For managers, it can be a very rewarding way to work. You get to know that you are nurturing your team members, not only making your own job easier by upskilling your subordinates, but also steering their continuing professional development in a direction that is good for them, you and your organisation.
6. The Transactor
Transactional leadership is formal, not emotional, and driven by results. It’s often used in departments whose performance is easy to quantify, such as sales teams. Employees might work on a commission basis, or receive a bonus for exceeding targets.
- Everybody knows what is expected and what the rewards will be, which can make management of large results-orientated teams easier.
- Workers are encouraged to meet and exceed targets, with individual incentives for those who perform best.
- Can be difficult to adopt a transactional approach in creative departments and other parts of the business without easily quantifiable outcomes.
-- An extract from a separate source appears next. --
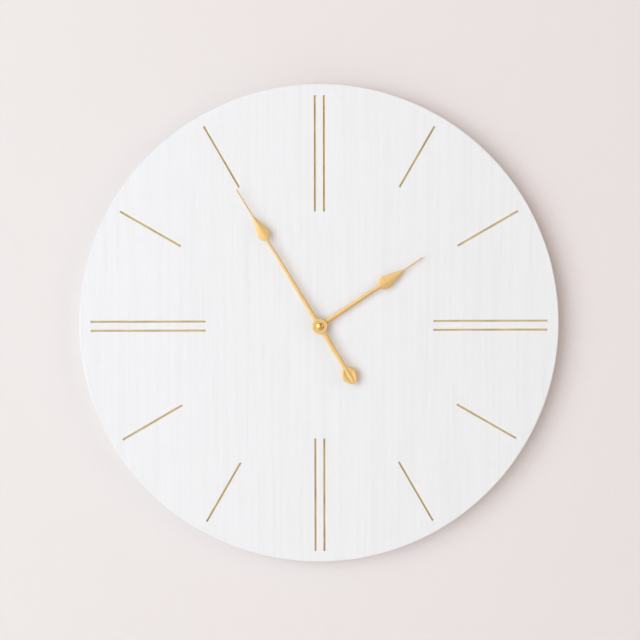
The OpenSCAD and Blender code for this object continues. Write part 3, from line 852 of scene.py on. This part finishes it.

- Employees may become demoralised if they feel targets are unrealistic, or if they fail to reach their goals while their colleagues exceed theirs.
Does it Work?
Transactional leadership can be stressful for employees, whose income depends on meeting the goals set for them by management, but it incentivises strong performance and is well suited to a competitive mindset. Leaders in this type of role need to be ready to support underachievers with the coaching they need to perform on-target.
7. The Democrat
Finally, some organisations adopt a much flatter team structure, where decisions are made democratically. A typical workday might start with a team meeting where duties are delegated through mutual agreement and any undesirable tasks are shared equally.
- Can be good for conflict-averse managers who prefer their subordinates to feel as though they are on an equal footing.
- Employee engagement is naturally boosted as personnel get to choose at least some of their daily duties.
- Difficult to manage large and complex projects in this way – works best with small teams of roughly equal experience and expertise.
- Managers may need to ‘pull rank’ when conflicts arise, which can shatter the illusion of a genuinely democratic system.
Does it Work?
A democratic approach really needs to be part of the overall company’s ethos. It can be difficult to manage one team democratically when the rest of the organisation has a very clear hierarchy. However, this style can work well in creative roles, where the more voices contribute, the better.
If you want to work in a democratic leadership role, you’ll need strong communication skills, and a willingness to listen to the ideas and desires of your team. But you’ll also need to be able to enforce your own opinion when necessary as the ultimate arbiter of your team – the buck stops with you.
Which is the Most Common Leadership Style?
Authoritarian leadership is thankfully a thing of the past in many workplaces – although not all, and it still has its place in challenging times. But some degree of delegation is common, usually with the manager still steering individuals in a particular direction too.
As mentioned above, a democratic approach is more common in the creative industries, where individual ideas have more merit, and is often found in relatively young organisations where personnel have similar levels of experience, and a vertical hierarchy has not yet been established.
How to Develop Your Own Leadership Style
There’s nothing to stop you from becoming any of the types of leaders listed above, but it’s useful to play to your existing skills while developing your experience and expertise in other areas.
If your idea of project management starts with a spreadsheet, you might be naturally suited more to micromanagement styles. You can still listen to feedback from subordinates, but you probably want to take ultimate responsibility for delegating their duties.
If you prefer to start with a team meeting and decide how to proceed as a group, you’re more suited to democratic management styles. Your personality type might be more feeling than thinking, and more extravert than introvert. Just be ready to resolve any conflicts that arise – even if you have to fall back on your position in the management hierarchy to do it.